Al-Shabaab has been running a vicious campaign against the Somali government and against AMISOM, which it portrays as a US-backed foreign force that operates illegally in Somalia. AMISOM grew out of the ill-fated 2006 US-backed Ethiopian intervention, which sought to topple the Islamic Courts Union, which Washington and Addis Ababa saw as a terrorist organisation. AMISOM was supposed ‘to support a national reconciliation congress’, but it quickly assumed the role of a counterinsurgency force aimed at defeating al-Shabaab.

In the early 2010s, Somali watchers noted that AMISOM, which costs around a billion dollars a year, was running an effective counterinsurgency and counterterrorism campaign against al-Shabaab. Consequently, AMISOM has become a stakeholder in the conflict, as it plays a vital role in propping up the Somali government. It’s supposed to leave once the government can ‘stand on its own’.

It has become apparent that deep structural problems within the African Union force, its constantly evolving mandate (traditional peacekeeper, peace-enforcer, peacemaker, trainer of the Somali military, humanitarian aid provider, and so on) and regional politics have kept the force from making much progress in bringing security to Somalia.

The operation has been further complicated by questions over the Somali National Security Forces, which comprise the Somali National Army, the Somali Police Force and the Somalia National Intelligence and Security Agency. The army is a hodgepodge of former members of the army, Islamic Courts Union militias and members of armed groups loyal to former presidents. Clan tensions and equipment shortages dog the force, greatly undermining its efficacy and making it more reliant on AMISOM.

The reality is that neither AMISOM nor the Somali government has yet figured out a way to address Somalia’s deep socioeconomic and tribal problems, which have kept the country on the collapsed–failed–fragile axis since the 1990s.

Somalia’s problems lie in its inability to address clannism and competition over resources. This encourages a sense of grievance and limited confidence in government, which leads people to look to other stakeholders, such as the clans, to provide basic security. Throughout Somalia’s recent history, clans that felt excluded from the circle of power have acted as spoilers to any peace agreement. In the early 2000s, entities such as the Islamic Courts Union exploited the lack of law and order to take power in Mogadishu. That led to the US-backed Ethiopian invasion in 2006, which in turn led to the rise of al-Shabaab.
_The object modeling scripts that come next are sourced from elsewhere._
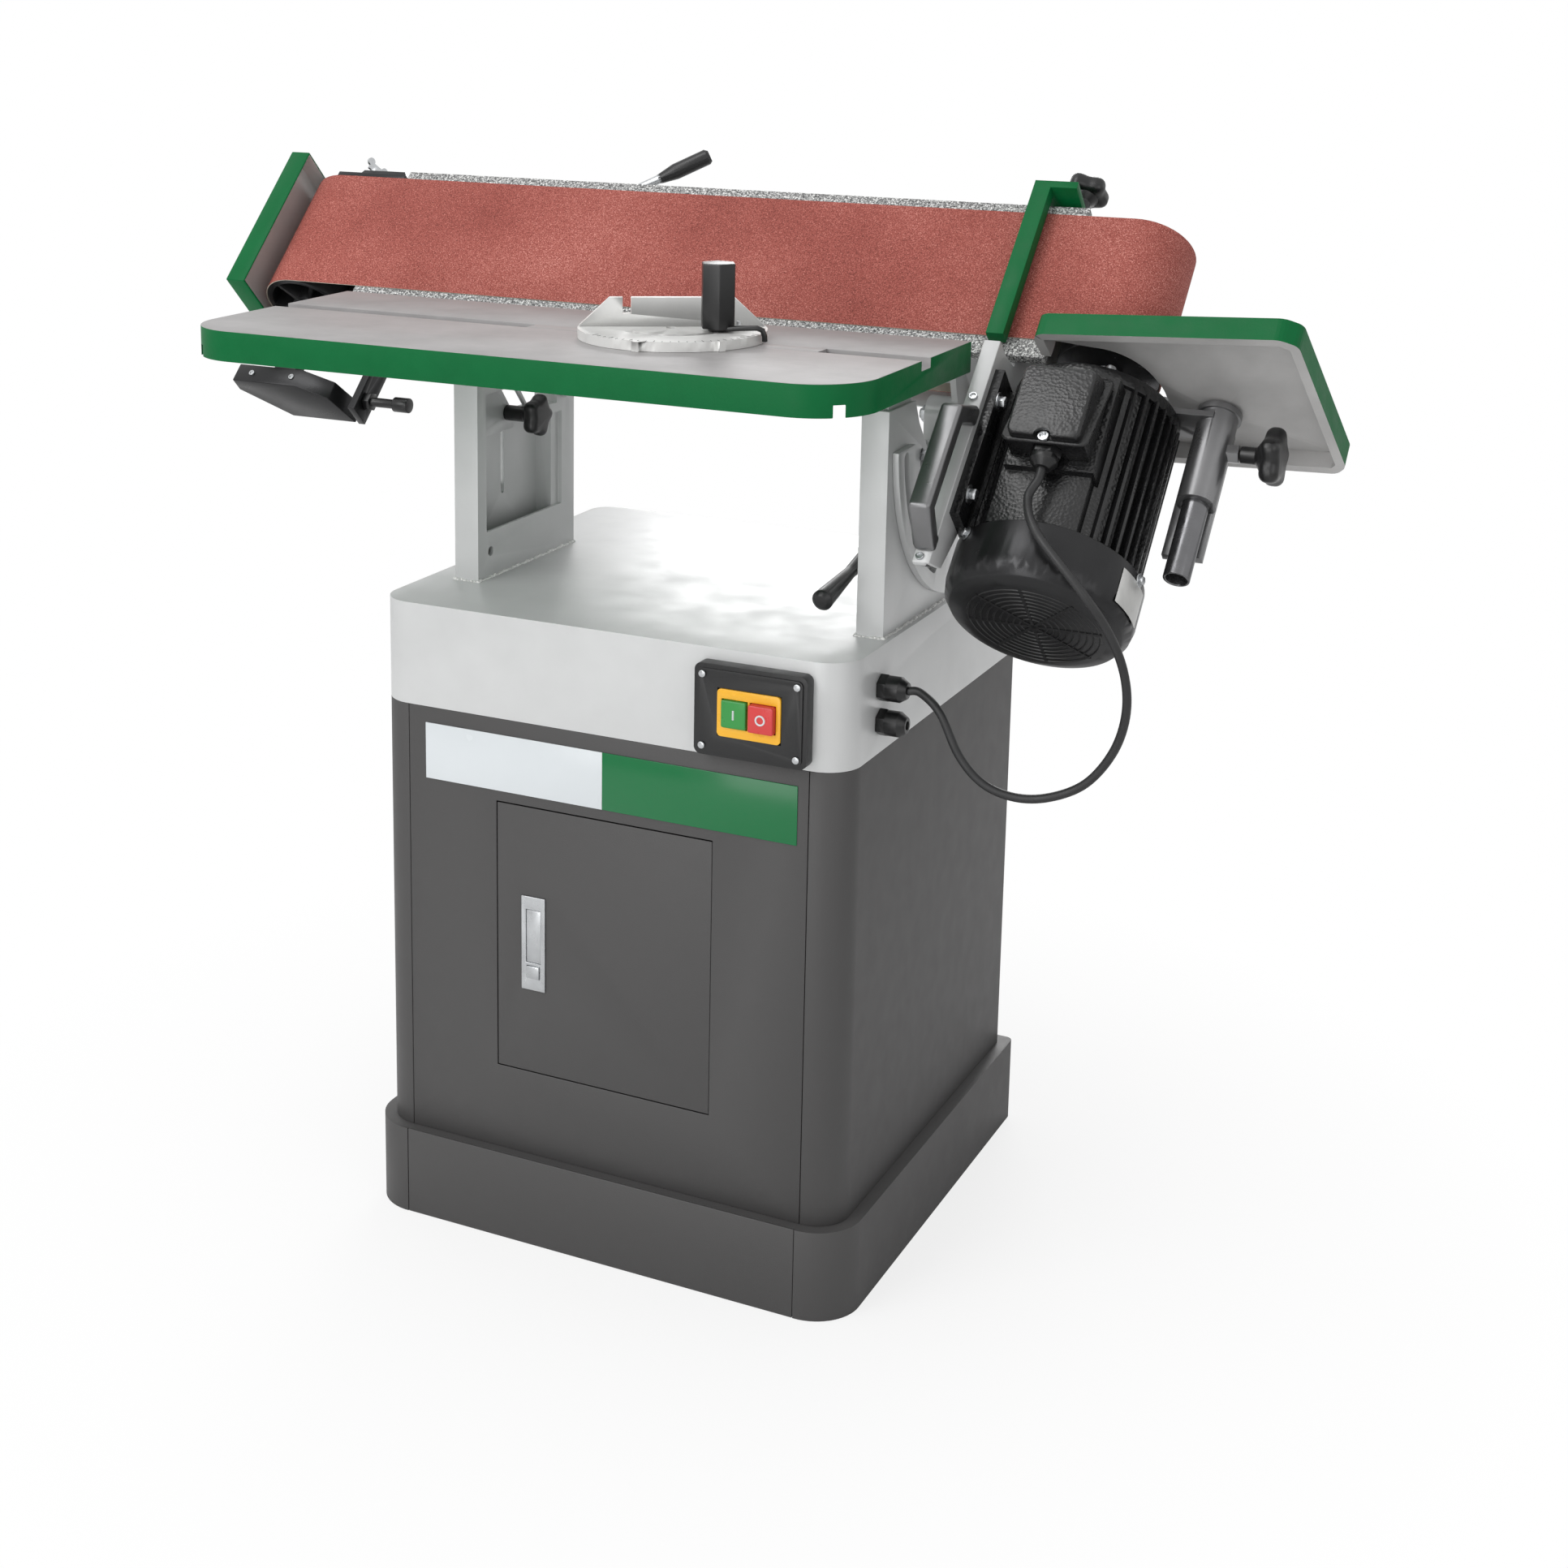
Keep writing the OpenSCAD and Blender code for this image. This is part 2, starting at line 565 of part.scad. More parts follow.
module motor_stator() color(black) on_unit() difference() {
  union() {
    translate([drive_x, axis_y, fan_top]) cylinder(r = motor_r - 8, h = stator_l - 6);
    translate([drive_x, axis_y, motor_top - 12]) cylinder(r = motor_r - 3, h = 12);
    for (a = [-50:9:235]) if (abs(a - 180) > 35 && abs(a + 90 - 0) > 36) translate([drive_x, axis_y, fan_top])
      rotate([0, 0, a]) translate([motor_r - 12, -1.5, 0]) cube([12, 3, stator_l - 11]);
    // feet on the bracket side
    translate([foot_x, -28, fan_top + 2]) cube([9, 50, stator_l - 18]);
    translate([foot_x, axis_y + 28, fan_top + 6]) cube([9, 44, stator_l - 22]);
    for (s = [-1, 1]) translate([foot_x + 5, axis_y + s * 38 - 8, fan_top + 7])
      cube([30, 16, stator_l - 24]);
    // pad that carries the terminal box
    translate([drive_x - 41, axis_y - motor_r - 2, motor_top - 120]) cube([82, 40, 104]);
    translate([drive_x - 44, axis_y - motor_r + 6, fan_top + 1]) cube([82, 36, stator_l - 17]);
  }
  translate([drive_x, axis_y, fan_top - 1]) cylinder(r = shaft_r + fit, h = stator_l + 2);
}
module fan_cover() color(black) on_unit() translate([drive_x, axis_y, fan_top - fan_l])
  rotate_extrude() polygon([[0, 0], [fan_r - 20, 0], [fan_r - 8, 4], [fan_r - 2, 12], [fan_r, 22],
    [fan_r, fan_l - seat], [fan_r - 3, fan_l - seat], [fan_r - 3, 22], [fan_r - 5, 14],
    [fan_r - 10, 8], [fan_r - 21, 4], [0, 4]]);
box_x = drive_x - 1;                  // middle of the terminal box
box_y = axis_y - motor_r - 2;         // pad that the terminal box stands on
gland_q = -44.5;
gland_v = motor_top - 103;
module terminal_box() color(black) on_unit() difference() {
  translate([box_x - 36, 0, 0]) along_x() linear_extrude(72)
    polygon([[box_y, -67], [box_y, -151], [-57.06, -151], [-33.06, -67]]);
  translate([box_x - 31, 0, 0]) along_x() linear_extrude(62)
    polygon([[-35, -95], [-35, -146], [-70, -146], [-70, -95]]);
  translate([box_x, gland_q, gland_v - 10]) cylinder(r = 8.3, h = 12);
}
// slanted lip and raised face, with a notch for the screw
module terminal_lid() color(black) on_unit() difference() {
  union() {
    translate([box_x - 39.5, 0, 0]) along_x() linear_extrude(79)
      polygon([[-58.5, -155], [-62.5, -155], [-36.5, -64], [-32.5, -64]]);
    translate([box_x - 33, 0, 0]) along_x() linear_extrude(66)
      polygon([[-60, -153], [-70, -151.5], [-70, -79], [-38, -66], [-36, -66]]);
  }
  translate([box_x, -62.5, -154]) rotate([90, 0, 0]) cylinder(r = 9, h = 12);
}
module motor_gland() color(black) on_unit() translate([box_x, gland_q, gland_v])
  rotate([180, 0, 0]) difference() {
    union() {
      cylinder(r = 8, h = 6.3);
      translate([0, 0, 6.3]) cylinder(r = 14, h = 8, $fn = 6);
      translate([0, 0, 14.3]) cylinder(r = 12.5, h = 5);
      translate([0, 0, 19.3]) cylinder(r1 = 12.5, r2 = 7, h = 7);
    }
    translate([0, 0, -1]) cylinder(r = 4.3, h = 10);
  }
module rating_plate() color([0.8, 0.8, 0.8]) on_unit() translate([drive_x, axis_y, fan_top - 43])
  linear_extrude(34) intersection() {
    difference() { circle(fan_r + 0.9); circle(fan_r + 0.2); }
    polygon([[0, 0], [200 * cos(-27), 200 * sin(-27)], [220, 0], [200 * cos(3), 200 * sin(3)]]);
  }
module sleeve_bracket() color(black) on_unit() difference() {
  union() {
    translate([col_x, col_y, col_top - sleeve_l]) cylinder(r = sleeve_r, h = sleeve_l);
    translate([col_x, col_y, col_top - 6]) cylinder(r = sleeve_r + 2.5, h = 6);
    translate([col_x - 22, col_y + 11, col_top - 150]) cube([36, 8, 138]);
    translate([drive_x + 50, col_y - 20, motor_top + 0.3]) cube([col_x - drive_x - 50, 39, 6]);
    // boss for the clamp knob
    translate([col_x + sleeve_r - 3, col_y, knob_v]) rotate([0, 90, 0])
      cylinder(r = 9, h = 12, $fn = 6);
  }
  translate([col_x, col_y, col_top - 200]) cylinder(r = column_r + fit, h = 300);
  translate([col_x, col_y, knob_v]) rotate([0, 90, 0]) cylinder(r = 4 + fit, h = 60);
}

// turning drums
module drive_drum() color(steel) on_unit() translate([drive_x, axis_y, 0]) difference() {
  union() {
    translate([0, 0, 0.5]) cylinder(r = drum_r, h = belt_w - 1);
    translate([0, 0, fan_top - 50]) cylinder(r = shaft_r, h = belt_w - fan_top + 48);
    translate([0, 0, fan_top - 40]) cylinder(r = fan_r - 14, h = 26);
    translate([0, 0, -34]) cylinder(r = 16, h = 36);
  }
  translate([0, 0, belt_w - 20]) difference() {
    cylinder(r = drum_r - 6, h = 22);
    translate([0, 0, -1]) cylinder(r = 18, h = 24);
  }
}
yoke_low = -22;
module idler_yoke() color(black) on_unit() union() {
  translate([-540, 28, belt_w + 20]) cube([89, 46, 8]);
  // block under the wing screw
  translate([0, 60, belt_w + 27]) rotate([90, 0, 0]) linear_extrude(28)
    polygon([[-516, 0], [-451, 0], [-457, 8], [-511, 8]]);
  translate([-530, 36, yoke_low]) cube([79, 30, 8]);
  translate([-459, 36, yoke_low]) cube([8, 30, belt_w + 46]);
  // rod into the beam
  translate([-455, axis_y, belt_w / 2]) rotate([0, 90, 0]) cylinder(r = 9, h = 85);
  // fixed shaft
  translate([idler_x, axis_y, yoke_low + 4]) cylinder(r = 10, h = belt_w + 40);
  // post down to the cover
  translate([idler_x - 14, 60, -106 + seat]) cube([28, 14, 90 - seat]);
}
module idler_cover() color(black) on_unit() translate([0, 0, -108]) difference() {
  linear_extrude(22) polygon([[-556, 44], [-474, 44], [-440, 62], [-424, 104], [-506, 104], [-556, 62]]);
  translate([0, 0, 2]) linear_extrude(30) polygon([[-554, 46], [-475, 46], [-442, 63], [-427, 102],
    [-505, 102], [-554, 61]]);
}
module idler_drum() color(black) on_unit() translate([idler_x, axis_y, 0]) difference() {
  translate([0, 0, 0.5]) cylinder(r = drum_r, h = belt_w - 1);
  translate([0, 0, -1]) cylinder(r = 10 + fit, h = belt_w + 2);
  for (z = [-1, belt_w - 20]) translate([0, 0, z]) difference() {
    cylinder(r = drum_r - 6, h = 21);
    translate([0, 0, -1]) cylinder(r = 18, h = 24);
    for (a = [0:60:300]) rotate([0, 0, a]) translate([0, -2, -1]) cube([drum_r, 4, 24]);
  }
}
lever_x = -228;
module tension_lever() color(black) on_unit() translate([lever_x, 50, beam_top + 18]) union() {
  translate([0, 6.3, 0]) rotate([-90, 0, 0]) cylinder(r = 10, h = 10);
  translate([0, 11.6, 0]) rotate([0, 53, 0]) union() {
    cylinder(r = 5, h = 88);
    translate([0, 0, 86]) cylinder(r1 = 5.2, r2 = 8.7, h = 20);
    translate([0, 0, 106]) cylinder(r = 8.7, h = 38);
    translate([0, 0, 144]) cylinder(r1 = 8.7, r2 = 6.5, h = 3);
  }
}
module wing_screw() color(steel) on_unit() translate([-504, 42, belt_w + 35.3]) rotate([0, 0, 65])
  union() {
    cylinder(r = 6, h = 8);
    translate([-10, -1.5, 4]) cube([20, 3, 9]);
    for (s = [-1, 1]) translate([s * 10, 1.5, 13]) rotate([90, 0, 0]) cylinder(r = 4.5, h = 3);
  }
module tension_screw() color(steel) on_unit() translate([-410.5, 75, -98]) rotate([0, 90, 0]) union() {
  cylinder(r = 5, h = 62);
  translate([0, 0, 9.8]) cylinder(r = 10, h = 8, $fn = 6);
  translate([0, 0, 46]) cylinder(r = 8, h = 18);
}
module stop_bar() color(green) on_unit() difference() {
  union() {
    translate([stop_x - 27, -18, -10]) cube([17, 14, 186]);
    translate([stop_x - 27, -18, 168.3]) cube([43, 92, 8]);
  }
  translate([stop_x, 48, 160]) union() {
    translate([-4.3, 0, 0]) cube([8.6, 22, 30]);
    cylinder(r = 4.3, h = 30);
    translate([0, 22, 0]) cylinder(r = 4.3, h = 30);
  }
}
module stop_knob() color(black) on_unit() translate([stop_x, 50, 176.6]) union() {
  translate([0, 0, -24]) cylinder(r = 4, h = 26);
  star_knob(24, 29, 16);
}

// contour table
rim = 24;
module contour_shape() polygon([[346, -37], [352, -44], [572, -62], [588, -54], [611, 126], [602, 138],
  [380, 150], [366, 140]]);
module contour_table() color(green) on_unit() translate([0, 0, -2 - rim]) union() {
  difference() {
    linear_extrude(rim) contour_shape();
    translate([0, 0, -1]) linear_extrude(rim - 7) polygon([[358, -34], [570, -53], [580, -48],
      [602, 124], [596, 130], [386, 142], [374, 134], [372, 116], [440, 112], [464, 80], [464, 20],
      [440, -12], [358, -16]]);
    // cut-out round the drive drum
    translate([drive_x, axis_y, -1]) cylinder(r = drum_r + 12, h = rim + 2);
    translate([300, axis_y - drum_r - 12, -1]) cube([drive_x - 300, 2 * drum_r + 24, rim + 2]);
  }
  // boss round the column
  translate([col_x, col_y, 6]) cylinder(r = 24, h = rim - 10);
}
module contour_column() color(steel) on_unit() difference() {
  translate([col_x, col_y, -205]) cylinder(r = column_r, h = 205 - rim + 4 - 0.1);
  translate([col_x, col_y, -206]) cylinder(r = column_r - 2.5, h = 205 - rim - 12);
}
module contour_knob() color(black) on_unit() translate([col_x + column_r + 0.3, col_y, knob_v])
  rotate([0, 90, 0]) union() {
    cylinder(r = 4, h = 24);
    translate([0, 0, 16]) star_knob(26, 14, 16);
  }

// motor lead
lead_r = 4;
gland_end = [cab_x + 27.3, gland_y, gland_z[0]];
// end of the motor gland, from the unit frame to the floor frame
mg = [box_x, gland_q, gland_v - 26.3];
motor_end = [mg[0], unit_y + mg[1] * cs + mg[2] * sn, unit_z - mg[1] * sn + mg[2] * cs];
aim = [0, sn, cs];
lead_points = [gland_end, gland_end + [12, 0, 0], [312, -168, 590], [334, -176, 556],
  [358, -178, 534], [388, -178, 526], [420, -177, 531], [452, -176, 549], [476, -178, 583],
  [488, -188, 623], [487, -200, 663], [474, -212, 701], [450, -222, 738],
  motor_end - 62 * aim + [14, -9, 0], motor_end - 32 * aim + [-3, -3, 0],
  motor_end - 12 * aim, motor_end];
function unit(v) = v / norm(v);
function spline(p, i, t) = let (a = p[max(i - 1, 0)], b = p[i], c = p[i + 1], d = p[min(i + 2, len(p) - 1)])
  0.5 * (2 * b + (c - a) * t + (2 * a - 5 * b + 4 * c - d) * t * t + (3 * b - a - 3 * c + d) * t * t * t);
lead_path = [for (i = [0:len(lead_points) - 2]) for (k = [0:2]) spline(lead_points, i, k / 3),
  lead_points[len(lead_points) - 1]];
module tube(p, r, n) {
  m = len(p);
  tan = [for (i = [0:m - 1]) i == 0 ? [1, 0, 0] : i == m - 1 ? aim : unit(p[i + 1] - p[i - 1])];
  side = [for (i = [0:m - 1]) unit(cross(tan[i], [0.05, 1, 0.02]))];
  pts = [for (i = [0:m - 1]) let (u = side[i], v = cross(tan[i], side[i]))
    for (k = [0:n - 1]) p[i] + r * (cos(k * 360 / n) * u + sin(k * 360 / n) * v)];
  polyhedron(points = pts, convexity = 8, faces = concat([[for (k = [0:n - 1]) k]],
    [for (i = [0:m - 2]) for (k = [0:n - 1]) let (a = i * n + k, b = i * n + (k + 1) % n)
      each [[a, a + n, b], [b, a + n, b + n]]],
    [[for (k = [n - 1:-1:0]) (m - 1) * n + k]]));
}
module motor_lead() color(black) tube(lead_path, lead_r, 10);

floor_pan();
plinth_shell();
plinth_front();
cabinet_shell();
front_panel();
top_housing();
left_post();
right_post();
badge_left();
badge_right();
switch_box();
switch_plate();
start_button();
stop_button();
switch_screws();
cable_glands();
pivot_bolts();
clamp_lever();
door_panel();
latch_plate();
latch_paddle();
latch_button();
table_top();
left_table_bracket();
right_table_bracket();
left_lock_knob();
right_lock_knob();
lock_bolts();
mitre_bar();
mitre_head();
mitre_handle();
main_beam();
pivot_ear();
tilt_sector();
platen();
sanding_belt();
rear_guard();
left_guard();
motor_bracket();
grip_handle();
motor_stator();
fan_cover();
terminal_box();
terminal_lid();
motor_gland();
rating_plate();
sleeve_bracket();
drive_drum();
idler_yoke();
idler_cover();
idler_drum();
tension_lever();
wing_screw();
tension_screw();
stop_bar();
stop_knob();
contour_table();
contour_column();
contour_knob();
motor_lead();
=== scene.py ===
"""Edge sander with a tilting belt: finishes, small pieces, light and camera."""
import json
from math import atan2, cos, hypot, pi, radians, sin

import bpy
from mathutils import Matrix, Vector


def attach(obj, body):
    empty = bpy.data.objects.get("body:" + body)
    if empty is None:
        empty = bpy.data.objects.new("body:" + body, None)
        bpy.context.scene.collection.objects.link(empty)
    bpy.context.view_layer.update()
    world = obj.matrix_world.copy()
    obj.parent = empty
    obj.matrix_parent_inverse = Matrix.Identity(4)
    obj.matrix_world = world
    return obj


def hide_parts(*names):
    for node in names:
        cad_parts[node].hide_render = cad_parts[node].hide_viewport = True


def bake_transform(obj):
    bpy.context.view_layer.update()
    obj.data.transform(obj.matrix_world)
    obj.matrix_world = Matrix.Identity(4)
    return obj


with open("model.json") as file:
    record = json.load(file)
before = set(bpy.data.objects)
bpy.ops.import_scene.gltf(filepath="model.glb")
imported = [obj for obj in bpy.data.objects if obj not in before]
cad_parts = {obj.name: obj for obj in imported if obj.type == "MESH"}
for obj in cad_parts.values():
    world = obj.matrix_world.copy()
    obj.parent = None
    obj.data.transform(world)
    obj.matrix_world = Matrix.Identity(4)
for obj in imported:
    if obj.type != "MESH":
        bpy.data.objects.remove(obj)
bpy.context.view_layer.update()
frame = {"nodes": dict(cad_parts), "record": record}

MM = 0.001


def mm(x, y, z):
    """A place or a size in millimetres, turned into metres."""
    return Vector((x, y, z)) * MM


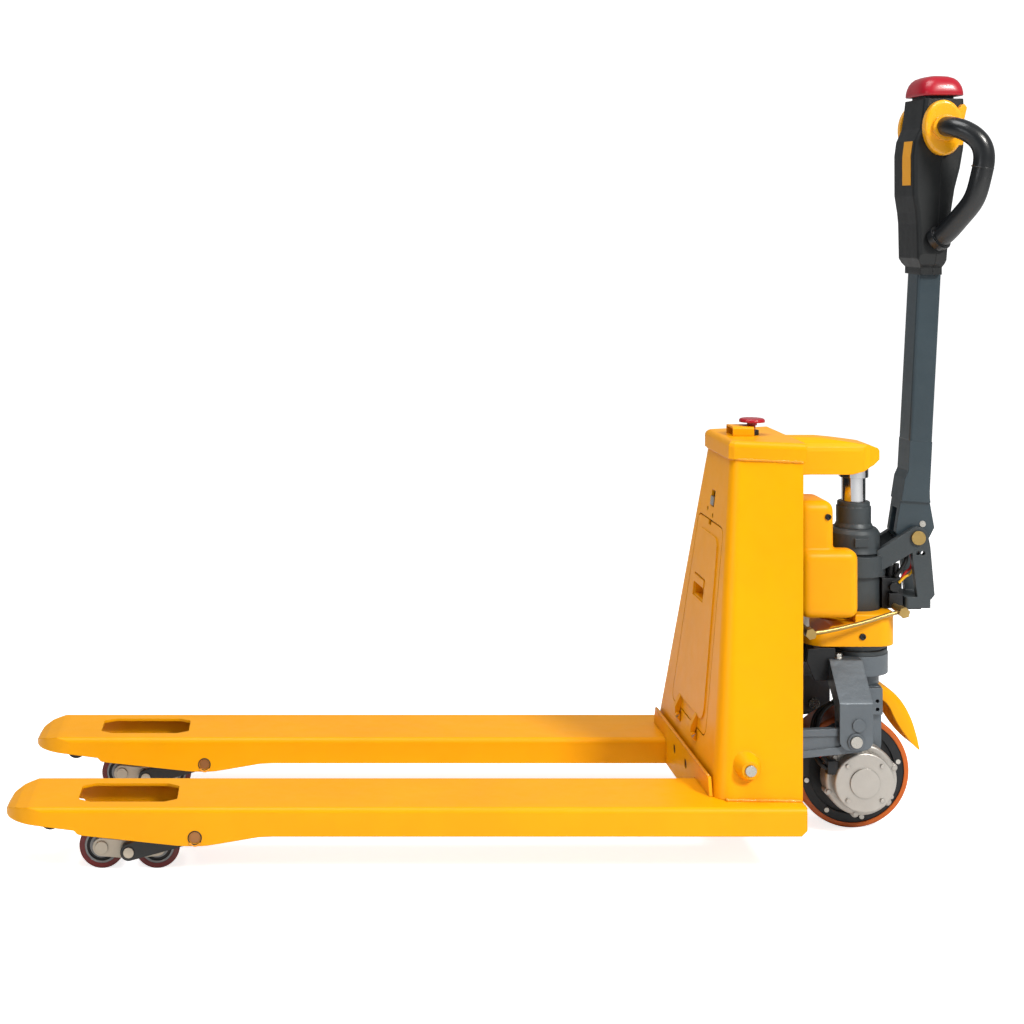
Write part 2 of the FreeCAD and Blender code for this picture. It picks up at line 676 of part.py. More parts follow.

A recent UNDP report, Journey to extremism, identified five areas that need to be addressed in order to counter extremism: family circumstances and children’s happiness and education; religious ideologies; economic factors; the state and citizenship; and the ‘tipping point’ for joining extremist groups.

There’s clearly a desperate need to address the root causes of violent extremism in Africa. However, one core issue that neither the report nor the international community has addressed is the role of local and regional stakeholders in fomenting dissent. Clannism has been Somalia’s bane, and no substantive progress is likely to happen in the country until that is dealt with.